#### RECORDS SHOWN ####

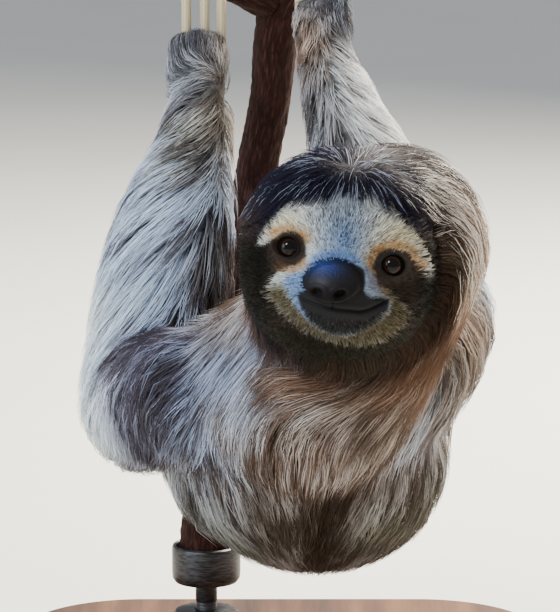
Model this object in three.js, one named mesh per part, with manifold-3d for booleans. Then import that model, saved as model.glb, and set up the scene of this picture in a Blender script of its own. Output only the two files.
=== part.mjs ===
// A young three-toed sloth, life size, hanging from a forked branch on a display stand.
// Millimetres, +Z up. The animal faces -Y; +X is on the left of a person it looks at,
// so its own right side lies at -X. The origin is the centre of the stand's underside.
// Every solid of the body reaches out to the tips of the coat.

import * as THREE from 'three';
import Module from 'manifold-3d';

const wasm = await Module();
wasm.setup();

// ---------------------------------------------------------------- driving sizes

const GAP = 0.3;                 // clearance between neighbouring pieces
const BODY_SIDES = 18;           // facets round the trunk and neck
const LIMB_SIDES = 11;           // facets round a limb
const CLAW_SIDES = 6;
const BRANCH_SIDES = 10;
const ROUND_END = 2;             // rings in a rounded end of the body
const CLAW_END = 1;              // rings in a claw's end
const SHAG = 0.025;              // depth of the locks in the outline, as a share of the radius
const SHAG_LOCKS = 5;            // locks round a section

const HEAD_DETAIL = 6;           // times each edge of a 20-sided ball is split
const HEAD_HOLLOW = { detail: 4, extra: 0.6 };

const GAZE_DROP = 10;            // the face is square to a line that climbs 10 degrees towards -Y
const FACE = { x: 21.2, y: -220, z: 242.7 };      // midpoint of the two pupils
const HEAD_CENTRE = { a: 0.2, b: -33, c: -1.2 };  // in the face's own axes, from that midpoint
const HEAD_RADII = { side: 36.8, front: 33.5, back: 36, up: 39.5, down: 38.5 };
const FACE_FLATNESS = 2.6;       // 2 is round
const EYE_RADIUS = 4.8;
const EYES = { right: { a: -17.9, b: -6.6, c: 3.1 }, left: { a: 17.6, b: -6.6, c: -3.1 } };
const NOSE = { a: -2.5, b: 7, c: -8.4, wide: 10.2, deep: 4.6, high: 6.6 };

const STEM_RADIUS = 9;           // the branch at the hands and feet
const STEM_FOOT_RADIUS = 12.4;   // the branch at its cut lower end
const BOUGH_RADIUS = 8.6;

const FINGER_SPREAD = 6.6;       // between two claws of a hand
const TOE_SPREAD = 6.2;          // between two claws of a foot
const HAND_CLAW = { thick: 2.5, tip: 0.8, lead: { right: 31, left: 16 }, wrap: 165 };
const FOOT_CLAW = { thick: 2.2, tip: 0.8, lead: 4, wrap: 120 };

const BASE = { wide: 250, long: 330, thick: 18, corner: 60, bevel: 2.5 };
const ROD_RADIUS = 5;
const COLLAR = { radius: 15, thick: 5 };
const CUP = { radius: 15.8, wall: 2.2, floor: 3, bottom: 36, deep: 15 };

// ---------------------------------------------------------------- places of the joints

const at = (x, y, z) => new THREE.Vector3(x, y, z);

const SPINE = {
  nape: at(40, -164, 240),
  neck: at(24, -156, 206),
  neckBase: at(12, -135, 184),
  shoulders: at(8.3, -125, 176.9),
  chest: at(10.3, -65, 149.7),
  hips: at(15.2, 5, 118.7),
  rump: at(19.6, 45, 103),
};
const ARM = {
  right: {
    shoulder: at(-28.5, -116, 174), upper: at(-40, -70, 162), elbow: at(-52, -22, 150),
    below: at(-50, -15, 179), middle: at(-45, -5, 210.7), above: at(-40.2, 2, 230.6),
    thin: at(-36.2, 10, 250.4), wrist: at(-33.8, 15.5, 262), palm: at(-33.4, 24, 275),
    fingers: at(-34.5, 33, 292),
  },
  left: {
    shoulder: at(44.5, -116, 183), upper: at(52, -75, 183), elbow: at(58, -32, 186),
    below: at(53, -23, 204), middle: at(44, -12, 227), above: at(32, 3, 250),
    thin: at(24.5, 15, 270.7), wrist: at(19.7, 25, 284.3), palm: at(18.1, 32, 296.5),
    fingers: at(17.7, 38.5, 308),
  },
};
const LEG = {
  right: {
    hip: at(-21, 12, 113), knee: at(-47.6, 25, 171.6), calf: at(-39, 52, 149),
    ankle: at(-29.5, 79, 129), instep: at(-35, 91, 127), toes: at(-37.5, 103, 127),
  },
  left: {
    hip: at(38.8, 8, 118), knee: at(63.5, 22, 183), calf: at(39, 46, 165),
    ankle: at(12, 71, 150), instep: at(3, 84, 151), toes: at(-4.5, 97, 152),
  },
};
const STEM = {
  foot: at(-34, 121, CUP.bottom + CUP.floor + GAP),
  low: at(-34, 121, 58),
  feet: at(-26.3, 108, 110.2),
  knee: at(-18.8, 98, 167.2),
  mid: at(-12.4, 88, 218.3),
  high: at(-4.4, 76, 264),
  fork: at(1.7, 63, 306),
  bend: at(17.7, 54.5, 325),
  end: at(47, 49, 333),
};
const BOUGH = {
  root: at(-3, 61, 309),
  hand: at(-34.5, 50, 322.5),
  end: at(-64, 46, 326),
};

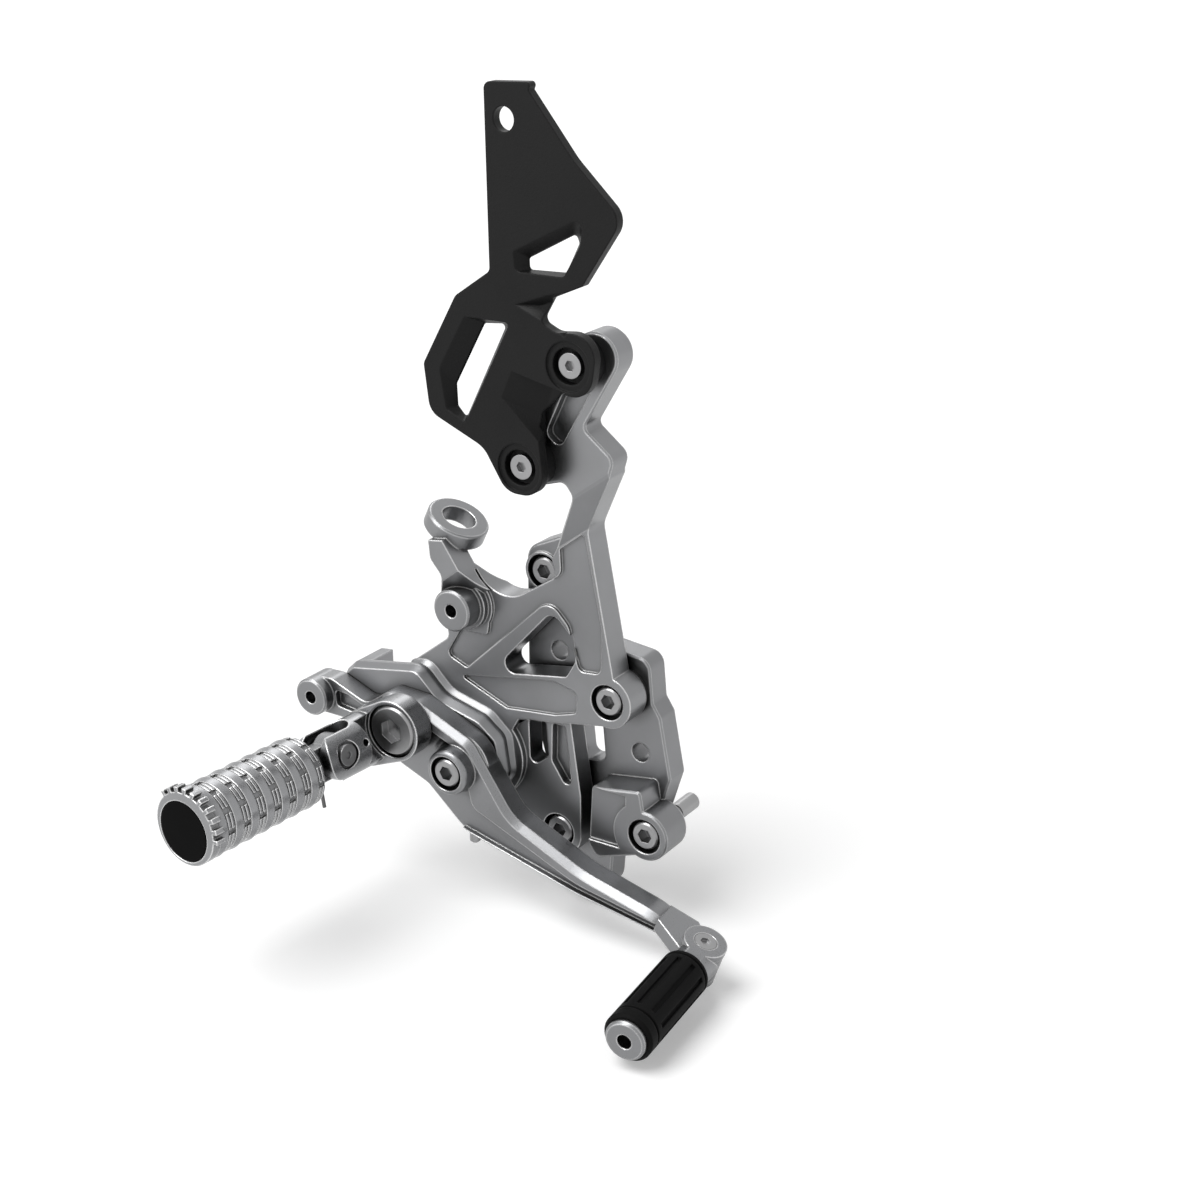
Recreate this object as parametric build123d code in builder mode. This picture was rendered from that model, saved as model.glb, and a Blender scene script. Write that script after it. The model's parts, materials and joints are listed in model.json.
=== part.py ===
from build123d import *
from math import atan2, cos, degrees, hypot, pi, radians, sin
import os

# Right-hand rearset of a motorbike: folding footpeg, brake lever with folding toe peg,
# bracket, frame plate and heel guard.
# X points forward, Z up and -Y outboard. The origin is on the brake lever's pivot axis,
# where it crosses the mounting face that goes against the bike's frame.
# Levels are distances outboard of that mounting face.

# Fits and running gaps
turn_fit = 0.05            # radial, between a pin and what turns on it
bolt_fit = 0.25            # radial, between a fixed bolt and its hole
thread_fit = 0.05          # radial, between a bolt and its tapped hole
side_gap = 0.3             # between faces that slide past each other
head_gap = 1.6             # radial, round a fixed bolt head in its counterbore
edge = 0.8                 # broken edge on machined faces

# Fasteners
m8_r = 4.0
m8_head_r = 6.5
m8_head_h = 8.0
m8_key = 6.0               # across flats of the hexagon socket
m10_r = 5.0
m10_head_r = 12.25
m10_head_h = 6.0
m10_key = 10.0
m10_edge = 1.6
m6_r = 3.0
m6_head_r = 5.25
m6_head_h = 3.3
m6_key = 4.0
key_depth = 0.7            # share of a head's height that its socket takes

# Levels of the stack
plate_t = 12.0             # frame plate
standoff = 3.0             # bosses hold the bracket off the plate
bracket_t = 13.0
neck_rise = 10.0           # the upper neck is stepped this far outboard
neck_t = 12.0
seat_h = 2.0               # raised seat of the peg carrier
carrier_t = 6.0
lever_t = 8.7              # lever web, at its pocket floor
lever_rim_h = 4.0          # ribs round the pocket
eye_gap = 0.5              # peg mount clear of the lever's ribs
eye_t = 10.5

bracket_back = plate_t + standoff
bracket_face = bracket_back + bracket_t
neck_face = bracket_face + neck_rise
neck_back = neck_face - neck_t
carrier_back = bracket_face + seat_h
carrier_face = carrier_back + carrier_t
lever_back = carrier_face + side_gap
lever_floor = lever_back + lever_t
lever_rim = lever_floor + lever_rim_h
eye_back = lever_rim + eye_gap
eye_face = eye_back + eye_t

# Bolt positions, as X and Z
peg_bolt_at = (-26.3, 15.5)
bracket_bolt_at = [(66.1, 39.5), (38.8, -30.5)]
frame_bolt_a = (23.7, 85.9)
frame_bolt_b = (84.5, -20.0)
guard_screw_at = [(61.3, 191.5), (37.3, 145.5)]

os.makedirs("parts", exist_ok=True)


def outboard(level):
    """Plane parallel to the mounting face, this far outboard of it."""
    return Plane.XZ.offset(level)


def rounded(corners):
    """Face inside a closed outline, from rows of x, z and corner radius."""
    with BuildSketch(mode=Mode.PRIVATE) as face:
        with BuildLine():
            Polyline(*[(x, z) for x, z, _ in corners], close=True)
        make_face()
        for x, z, radius in corners:
            if radius > 0:
                fillet(face.vertices().sort_by_distance((x, z))[0], radius)
    return face.sketch


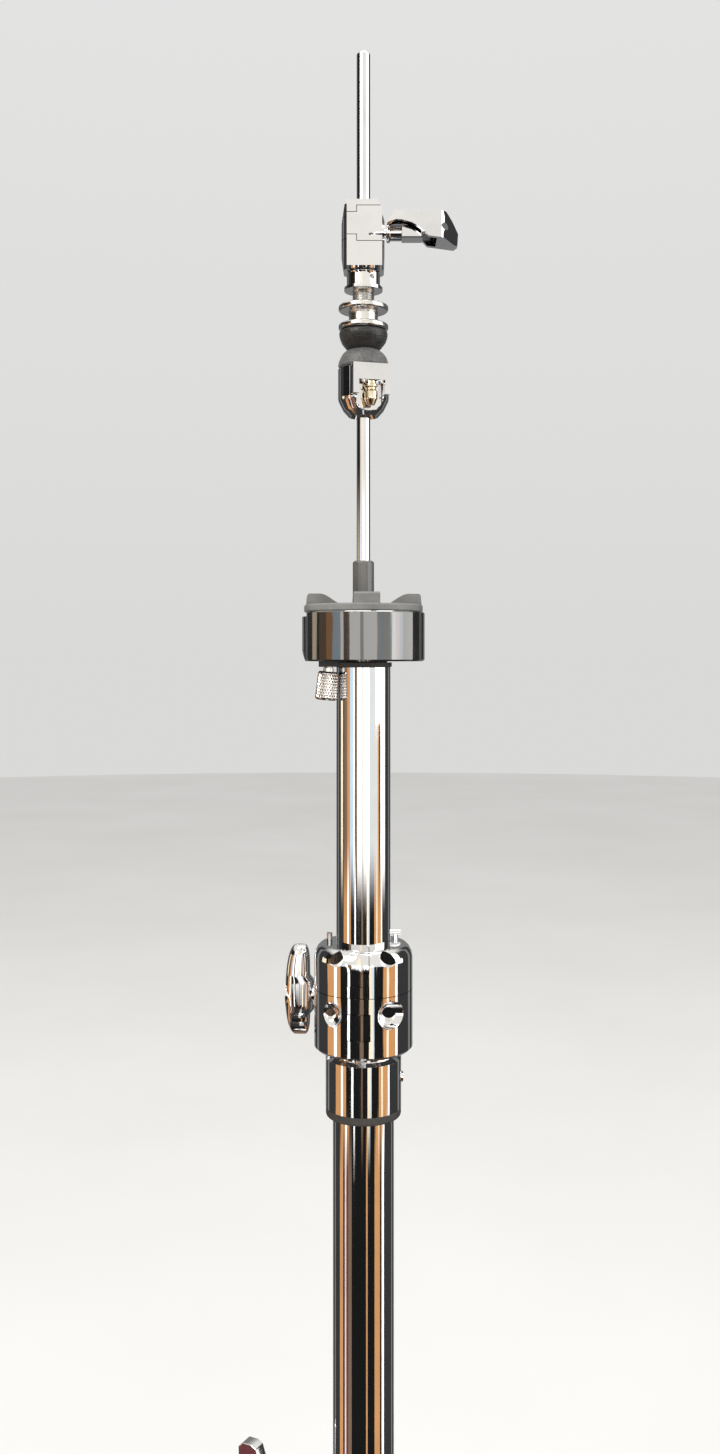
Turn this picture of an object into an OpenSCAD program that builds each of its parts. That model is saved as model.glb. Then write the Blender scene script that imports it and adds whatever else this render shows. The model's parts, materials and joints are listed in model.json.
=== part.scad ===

####

▸ **WHAT IS BEING ASKED**
Start with the line that holds "Recreate this object" and finish with the line that holds "on machined faces". Transcribe each line in between exactly, and those two as well.

▸ **ANSWER FOR THIS EXERCISE**
Recreate this object as parametric build123d code in builder mode. This picture was rendered from that model, saved as model.glb, and a Blender scene script. Write that script after it. The model's parts, materials and joints are listed in model.json.
=== part.py ===
from build123d import *
from math import atan2, cos, degrees, hypot, pi, radians, sin
import os

# Right-hand rearset of a motorbike: folding footpeg, brake lever with folding toe peg,
# bracket, frame plate and heel guard.
# X points forward, Z up and -Y outboard. The origin is on the brake lever's pivot axis,
# where it crosses the mounting face that goes against the bike's frame.
# Levels are distances outboard of that mounting face.

# Fits and running gaps
turn_fit = 0.05            # radial, between a pin and what turns on it
bolt_fit = 0.25            # radial, between a fixed bolt and its hole
thread_fit = 0.05          # radial, between a bolt and its tapped hole
side_gap = 0.3             # between faces that slide past each other
head_gap = 1.6             # radial, round a fixed bolt head in its counterbore
edge = 0.8                 # broken edge on machined faces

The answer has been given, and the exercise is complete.